5. dzień posiedzenia Sejmu. Hołownia odpowiada Morawieckiemu
We wtorek 28 listopada w Sejmie odbywa się kolejny dzień posiedzenia polskiego parlamentu. Premier Mateusz Morawiecki w trakcie swojego wystąpienia apelował o szybkie procedowanie ustaw, które złożyło PiS. - Ja bym sobie życzył, żeby ta izba bardzo ciężko pracowała nad bardzo poważnymi tematami, a nie nad tematami zastępczymi, czy powołać jakieś komisje śledcze - mówił premier. Chodzi m.in. o zerowy VAT na żywność, zamrożenie cen energii czy temat emerytur stażowych.
- To miód na moje serce co pan mówił o ciężkiej pracy w tej izbie. Chciałbym tylko zwrócić uwagę pana premiera, że izba nie pracowała od 30 sierpnia do 13 listopada - odpowiedział marszałek Sejmu Szymon Hołownia, zwracając uwagę, że było to pokłosiem decyzji poprzedniego prezydium Sejmu. Emocje na sali plenarnej buzowały.
Wpadka Hołowni. Sala Sejmowa wybuchła śmiechem
Marszałek Sejmu Szymon Hołownia przyznał , że cieszy go wiara premiera w "sprawczość powołanego wczoraj rządu". - Natomiast jestem politycznym realistą. Bardzo chciałbym, żeby wobec tych zapowiedzi politycznych, które były składane, jeżeli chodzi o ustawę cen prądu, która będzie dotykała decyzji kolejnego rządu, uwzględnić i procedować dwa projekty.
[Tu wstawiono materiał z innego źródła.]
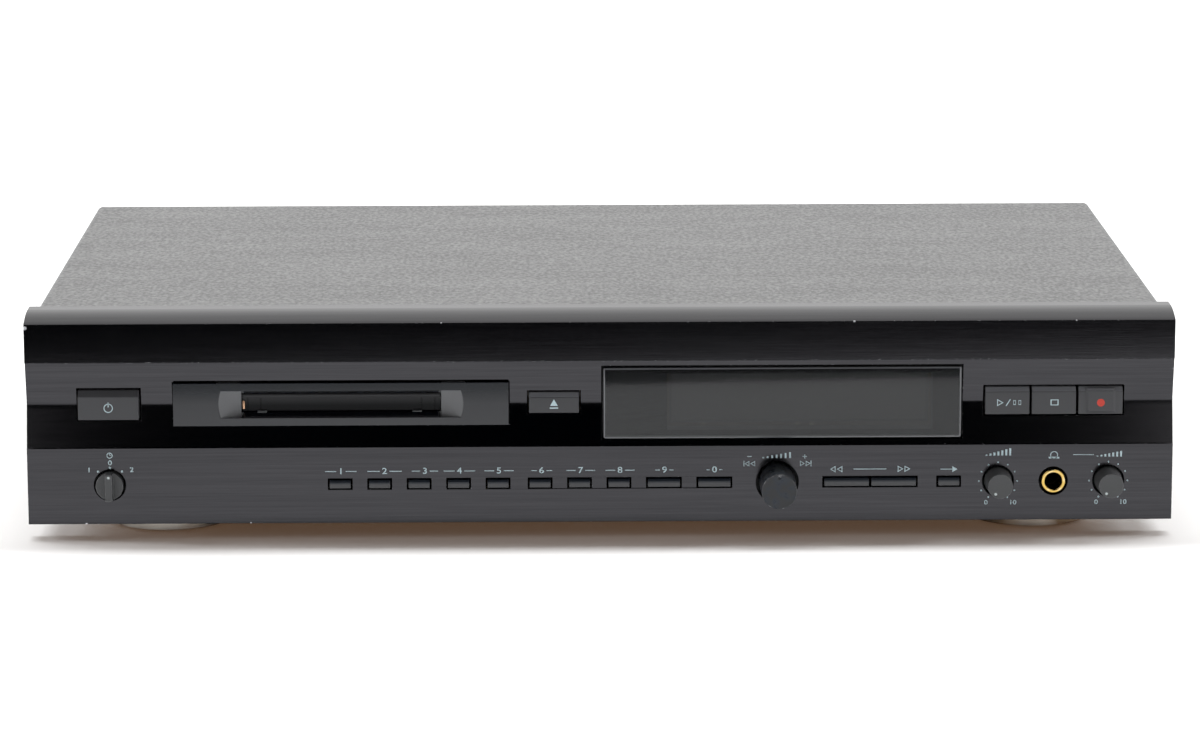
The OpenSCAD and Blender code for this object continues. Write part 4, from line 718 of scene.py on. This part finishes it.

Ten, który złożyliście państwo, i ten, który złożyli przedstawiciele większości parlamentarnej. Te projekty będą procesowane w pierwszym czytaniu - mówił Hołownia.
W tym momencie na sali zrobił się spory gwar, a posłowie zaczęli zwracać uwagę Hołowni, że zamiast słowa "procedowane", użył "procesowane". - Najmocniej państwa przepraszam, ale czasami słowo "proces" tak ciśnie mi się na usta, że nie mogę się powstrzymać - powiedział marszałek Hołownia, a sala nie mogła powstrzymać się od śmiechu.
Posiedzenie Sejmu. Uszczypliwości pomiędzy Hołownią i Morawieckim
Szymon Hołownia w dalszej części sejmowych obrad mówił również, że w kwestii emerytur stażowych zamierza z premierem Morawieckim porozmawiać o perspektywach tej ustawy.
- W moim odczuciu, ale proszę to przyjąć tylko jako skromną sugestię marszałka rotacyjnego, jednak warto by było zadbać o to, żeby do Sejmu najpierw trafił budżet. Budżet jest fundamentem, na którym opieramy wszystkie inne elementy finansów państwa - mówił Hołownia, wyraźnie kpiąc z określenia, jakiego używali w stosunku do niego posłowie PiS.
We wtorek 28 listopada podczas posiedzenia Sejm wybrał bezwzględną większością głosów Monikę Horna-Cieślak na Rzecznika Praw Dziecka. Za jej wyborem zagłosowało 246 parlamentarzystów, a przeciw było 195. Wstrzymało się od głosu 3 posłów.